What are these “acoustic tweezers?”
Researchers and engineers have struggled to design tissue implants that allow cells to remain viable and functional, but this might have changed according to paper published in this week’s Proceedings of the National Academy of Sciences.
Engineers at the Massachusetts Institute of Technology (MIT), Penn State University, and Carnegie Mellon University will be applying for a patent for a technique they developed that allows them to precisely move cells where they want them in three dimensions through the use of sound waves or “acoustic tweezers.”
“The results presented in this paper provide a unique pathway to manipulate biological cells accurately and in three dimensions, without the need for any invasive contact, tagging, or biochemical labeling,” says Subra Suresh, president of Carnegie Mellon and former dean of engineering at MIT. “This approach could lead to new possibilities for research and applications in such areas as regenerative medicine, neuroscience, tissue engineering, biomanufacturing, and cancer metastasis.”
Suresh (Carnegie Mellon) , Ming Dao, a principal research scientist in MIT’s Department of Materials Science and Engineering, and Tony Jun Huang, a professor of engineering science and mechanics at Penn State, are the senior authors of the paper published this week. The lead author is a graduate student at Penn State University, Feng Guo. The team also included eight additional researchers from Penn State.
Acoustic Tweezers in 3-D
The researchers prior to this breakthrough in three dimensions had designed a microfluidic device that allowed them to manipulate cells in two dimensions. The first device sent to acoustic standing waves of a constant height toward a group of cells. When the two waves meet, the combine to form a “pressure node” that can then hunt for and trap a single cell within the node. Once trapped, the researchers alter the wavelength of the phase allowing them to move the node and, more importantly, move the cell trapped inside.
However, according to this paper, the researchers added a third dimension of cell manipulation by altering the waves’ power, or the rate at which the sound energy is transmitted from its source. By raising the rate the researchers could then lift the cells from the surface in a type of “acoustic levitation” and put them wherever they wished according to Dao.
“We now have a good idea of what to expect and how to control the 3-D positioning of the acoustic waves and the pressure nodes, enabling validation of the method as well as system optimization,” Dao says.

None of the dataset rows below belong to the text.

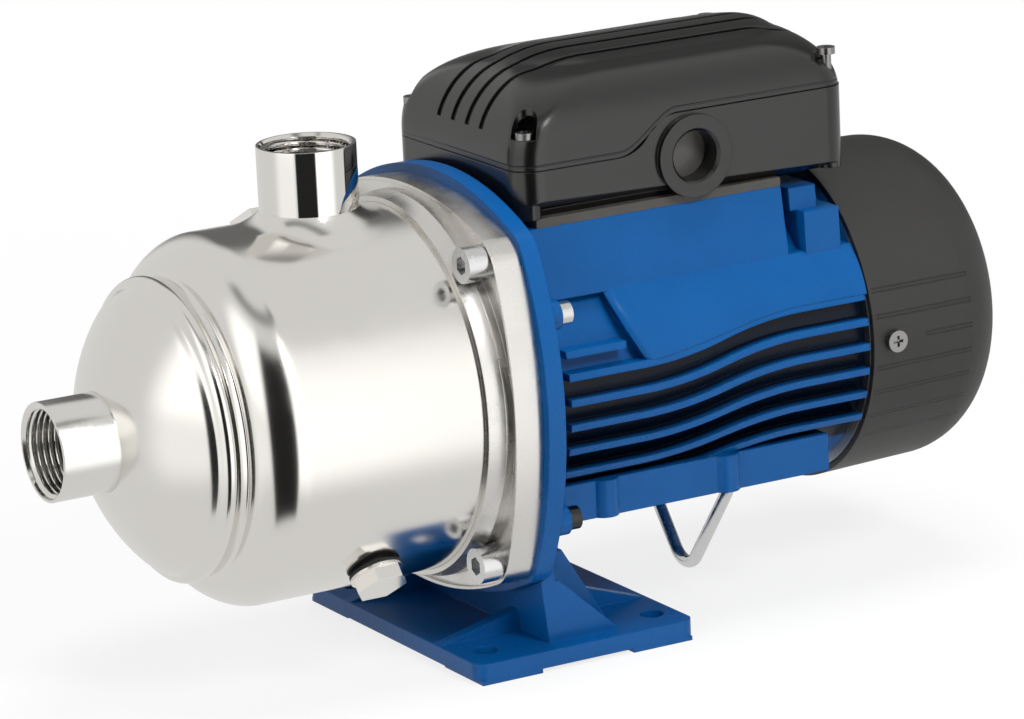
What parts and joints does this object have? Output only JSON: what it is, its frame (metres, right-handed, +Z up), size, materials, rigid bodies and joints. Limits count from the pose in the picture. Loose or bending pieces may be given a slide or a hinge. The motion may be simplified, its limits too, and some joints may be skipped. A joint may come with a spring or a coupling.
{
  "type": "horizontal multistage pump",
  "caption": "Horizontal multistage pump: polished cylindrical casing with threaded ports, blue finned motor on a cast foot, black terminal box and fan cover.",
  "frame": {"origin": "centre of the foot's bolt pattern, on the ground", "axes": "X along the shaft from the suction port to the fan, +Z up along the discharge port"},
  "size_m": [0.3723, 0.156, 0.2125],
  "materials": {
    "polished_steel": "polished",
    "satin_steel": "satin",
    "zinc_steel": "bright zinc",
    "plated_screw": "dark zinc",
    "plug_steel": "polished",
    "blue_paint": "gloss",
    "bare_casting": "as cast",
    "core_steel": "laminated",
    "copper_wire": "varnished",
    "bearing_steel": "ground",
    "black_rubber": "matte",
    "grey_gasket": "matte",
    "seal_ceramic": "lapped",
    "seal_carbon": "lapped",
    "box_plastic": "satin",
    "cover_plastic": "fine grain",
    "fan_plastic": "matte",
    "terminal_plastic": "matte",
    "capacitor_plastic": "satin"
  },
  "bodies": {
    "pump": {"box_fixing_screws": "plated_screw", "box_seat_gasket": "grey_gasket", "cable_entry_blank": "box_plastic", "capacitor": "capacitor_plastic", "capacitor_clamp": "zinc_steel", "casing_flange": "satin_steel", "casing_o_ring": "black_rubber", "discharge_port": "polished_steel", "drain_plug_seal": "black_rubber", "fan_cover": "cover_plastic", "fan_cover_screws": "plated_screw", "fill_plug_seal": "black_rubber", "flange_screws": "zinc_steel", "foot": "blue_paint", "foot_screws": "zinc_steel", "front_bearing_outer": "bearing_steel", "housing_screws": "zinc_steel", "inlet_plate": "polished_steel", "lock_washers": "zinc_steel", "motor_adapter": "blue_paint", "motor_housing": "blue_paint", "pump_casing": "polished_steel", "rear_bearing_outer": "bearing_steel", "rear_end_shield": "bare_casting", "seal_plate": "polished_steel", "seal_seat": "seal_ceramic", "shield_screws": "zinc_steel", "stage_1": "polished_steel", "stage_2": "polished_steel", "stage_3": "polished_steel", "stage_4": "polished_steel", "stator_core": "core_steel", "stator_windings": "copper_wire", "suction_port": "polished_steel", "terminal_block": "terminal_plastic", "terminal_box_base": "box_plastic", "wave_washer": "zinc_steel", "wire_stand": "zinc_steel"},
    "shaft": {"pump_shaft": "polished_steel", "rotor_core": "core_steel", "impeller_1": "polished_steel", "impeller_2": "polished_steel", "impeller_3": "polished_steel", "impeller_4": "polished_steel", "impeller_spacers": "polished_steel", "shaft_nut": "polished_steel", "seal_head": "seal_carbon", "seal_spring": "polished_steel", "fan": "fan_plastic", "front_bearing_inner": "bearing_steel", "rear_bearing_inner": "bearing_steel", "slinger": "black_rubber"},
    "lid": {"terminal_box_lid": "box_plastic", "lid_screws": "plated_screw"},
    "bearing_balls": {"front_bearing_balls": "bearing_steel", "rear_bearing_balls": "bearing_steel"},
    "drain_plug": {"drain_plug": "plug_steel"},
    "fill_plug": {"fill_plug": "plug_steel"}
  },
  "joints": [
    {"name": "shaft_spin", "type": "hinge", "parent": "pump", "child": "shaft", "pos_m": [0, 0, 0.0963], "axis": [1, 0, 0], "continuous": true},
    {"name": "balls_roll", "type": "hinge", "parent": "pump", "child": "bearing_balls", "pos_m": [0, 0, 0.0963], "axis": [1, 0, 0], "continuous": true},
    {"name": "drain_plug_out", "type": "slide", "parent": "pump", "child": "drain_plug", "axis": [0, -0.6428, -0.766], "range_m": [0, 0.03]},
    {"name": "fill_plug_out", "type": "slide", "parent": "pump", "child": "fill_plug", "axis": [0, 0.6428, 0.766], "range_m": [0, 0.03]},
    {"name": "lid_lift", "type": "slide", "parent": "pump", "child": "lid", "axis": [0, 0, 1], "range_m": [0, 0.08]}
  ],
  "couplings": [
    {"joint": "balls_roll", "follows": "shaft_spin", "ratio": 0.38}
  ]
}
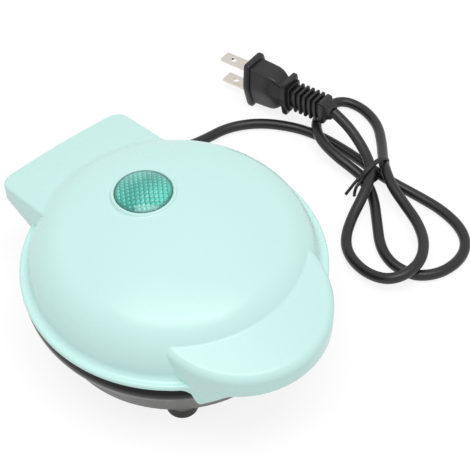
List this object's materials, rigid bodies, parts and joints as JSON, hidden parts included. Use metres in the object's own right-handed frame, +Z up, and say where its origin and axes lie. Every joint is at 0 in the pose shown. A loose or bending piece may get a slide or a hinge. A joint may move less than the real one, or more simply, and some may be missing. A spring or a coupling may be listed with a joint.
{
  "type": "round waffle maker",
  "caption": "Small round countertop waffle maker with a hinged domed lid, a round front handle, an indicator lens, four feet and a tied mains cord with its plug.",
  "frame": {"origin": "under the middle of the cooking plates, on the surface that the feet stand on", "axes": "+Z up, +Y from the handle towards the hinge, +X to the right when the handle faces the user"},
  "size_m": [0.2166, 0.1746, 0.069],
  "materials": {
    "lid_plastic": "high gloss moulded mint green",
    "base_plastic": "glossy black band, fine satin bowl",
    "lens_plastic": "tinted clear lens with a small diamond pattern inside",
    "foot_rubber": "matt rubber",
    "nonstick_plate": "dark non-stick coating on cast aluminium",
    "liner_metal": "brushed aluminium sheet",
    "heater_sheath": "heat-tinted steel sheath",
    "steel_screw": "zinc plated",
    "ceramic_white": "white ceramic and moulded resin",
    "wire_sleeve": "glass-fibre sleeve",
    "lamp_glass": "clear neon lamp",
    "cord_jacket": "semi-matt black jacket",
    "tie_wire": "black coated wire",
    "nickel_blade": "warm nickel plate"
  },
  "bodies": {
    "base": {"base_shell": "base_plastic", "bottom_cover": "base_plastic", "bottom_screws": "steel_screw", "foot_front_left": "foot_rubber", "foot_front_right": "foot_rubber", "foot_rear_left": "foot_rubber", "foot_rear_right": "foot_rubber", "plate_ring": "liner_metal", "lower_plate": "nonstick_plate", "lower_plate_screws": "steel_screw", "lower_heater": "heater_sheath", "lower_reflector": "liner_metal", "lower_thermostat": "ceramic_white", "thermal_fuse": "ceramic_white", "terminal_block": "ceramic_white", "base_harness": "wire_sleeve", "inner_cord": "cord_jacket", "cord_clamp": "base_plastic", "clamp_screws": "steel_screw", "hinge_pin": "steel_screw", "pin_clips": "steel_screw", "strain_relief": "cord_jacket", "power_cord": "cord_jacket", "cord_hank": "cord_jacket", "cord_tie": "tie_wire", "plug_body": "cord_jacket", "plug_blades": "nickel_blade"},
    "lid": {"lid_cover": "lid_plastic", "indicator_lens": "lens_plastic", "lens_retainer": "lid_plastic", "indicator_lamp": "lamp_glass", "lamp_holder": "ceramic_white", "lid_liner": "liner_metal", "liner_screws": "steel_screw", "upper_plate": "nonstick_plate", "upper_plate_screws": "steel_screw", "upper_heater": "heater_sheath", "upper_reflector": "liner_metal", "upper_thermostat": "ceramic_white", "lid_harness": "wire_sleeve"}
  },
  "joints": [
    {"name": "lid_hinge", "type": "hinge", "parent": "base", "child": "lid", "pos_m": [0, 0.0693, 0.037], "axis": [-1, 0, 0], "range_deg": [0, 95]}
  ]
}
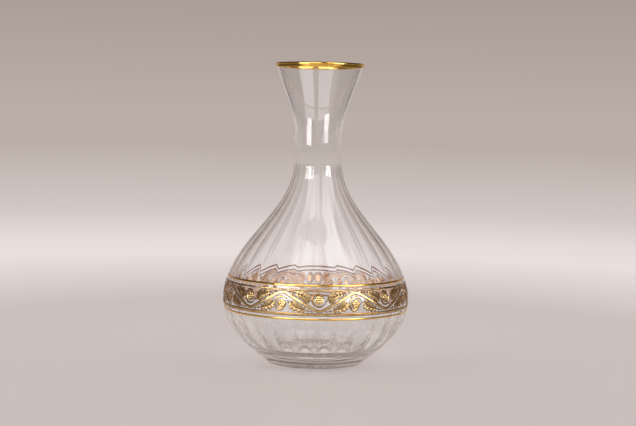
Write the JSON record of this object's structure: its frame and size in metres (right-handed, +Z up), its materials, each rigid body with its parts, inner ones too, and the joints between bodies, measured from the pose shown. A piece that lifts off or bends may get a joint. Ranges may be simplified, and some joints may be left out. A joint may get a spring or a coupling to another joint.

The newly developed technique could be a tremendous interest from biologists to bioengineers. This innovative approach to using acoustic energy to manipulate particles and single cells in 3-D in fluids protects the cells and is wholly noninvasive while maintaining the cells viability.
“The results presented in this paper provide a unique pathway to manipulate biological cells, accurately and in three dimensions, without the need for any invasive contact, tagging, or biochemical labeling,” said Subra Suresh. “This approach could lead to new possibilities for research and applications in such areas as regenerative medicine, neuroscience, tissue engineering, biomanufacturing, and cancer metastasis.”